Осмотр лабораторий филиала подходил к концу. Гости уже порядком устали, однако самое интересное ожидало их впереди. Резниченко с увлечением рассказывал им о работах, которые проводились в филиале, показывал лаборатории, демонстрировал опыты. Теперь они подходили к «святая святых».

«Святая святых» — небольшой зал с аппаратурой Зорина находился в середине цокольного этажа, совершенно изолированный от внешнего мира. Стены этого зала были толщиной около полутора метров и облицованы несколькими слоями различных материалов, надежно защищающих аппаратуру от влияния посторонних излучений.

Здесь царила полутьма. От укрепленных на потолке слабо люминесцирующих трубок лился сине-сиреневый свет, едва освещая блестящие части расположенных в центре зала приборов. Сюда не проникал ни один звук. Тишина здесь была особенной — глубокой и, казалось, ощутимой. Все настраивало посетителей так, что и двигаться и говорить они начинали тихо.

— Уж очень таинственно здесь, — сказала Белова, оглядываясь вокруг и невольно понижая голос. — Таинственно и, пожалуй, жутковато. Вам не страшно? — обратилась она к Титову.

— С вами не страшно, — отшутился Титов, улыбаясь.

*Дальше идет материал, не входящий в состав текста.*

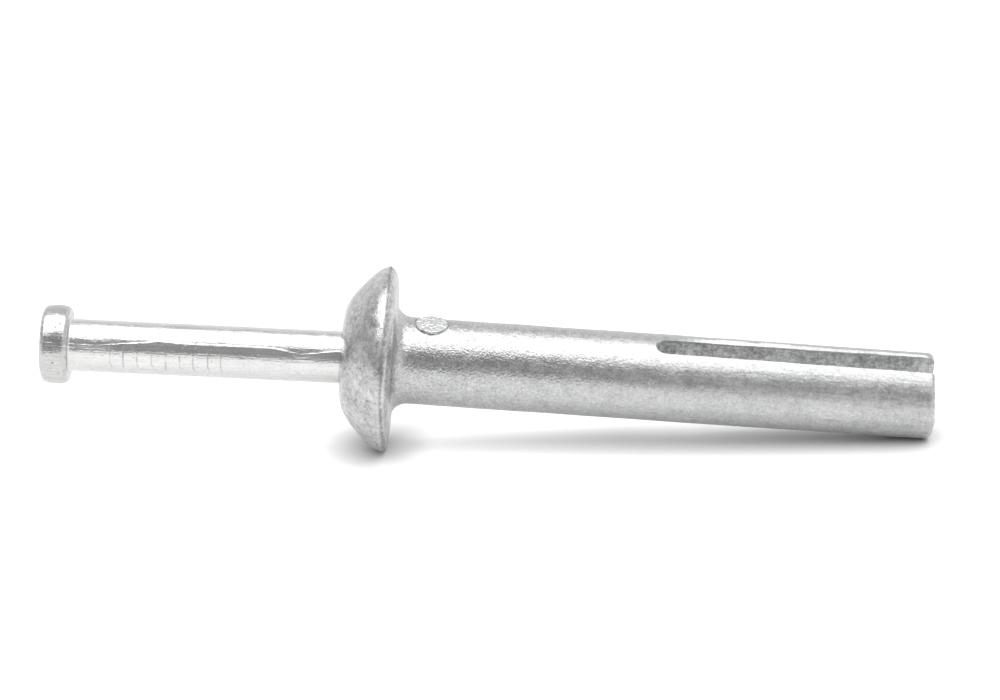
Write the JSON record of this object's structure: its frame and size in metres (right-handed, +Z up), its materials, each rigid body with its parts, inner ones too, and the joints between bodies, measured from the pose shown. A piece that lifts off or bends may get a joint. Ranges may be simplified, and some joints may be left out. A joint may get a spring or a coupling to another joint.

— Я сам побаиваюсь, когда вхожу сюда, — поддержал шутливое начало разговора Резниченко. — Ну, а теперь нас тут трое. Ничего не поделаешь, уже серьезно продолжал он. — Вся эта «таинственность» необходима. Все устроено таким образом, чтобы никакие посторонние влияния не сказывались на проведении опытов. Здесь мы изучаем особенности лучистой энергии, которая выделяется при размножении клеток и в свою очередь вызывает интенсивное деление клеток. В этих явлениях таятся огромные возможности, которые позволят человеку управлять процессами, протекающими в живых клетках. Вы знаете, конечно, долгое время биологам не удавалось как следует разобраться в этих процессах — уж слишком ничтожна интенсивность излучения. Вот здесь и помогло открытие Зорина. Ему удалось создать особо чувствительный прибор.

Резниченко вынул из аппарата небольшую темную трубочку.

— Вот это основная часть прибора — индикатор, как мы его называем. Он работает по тому же принципу, что и счетчик электронов. Вам знакомо, товарищ Титов, устройство счетчика электронов?

— Видите ли, я… — Титов не ожидал этого вопроса. «Плановик из главка» сам изготовлял эти индикаторы, они приходили из его лабораторий сюда, и сейчас он не сразу нашелся, что ответить. Резниченко истолковал его замешательство по-своему.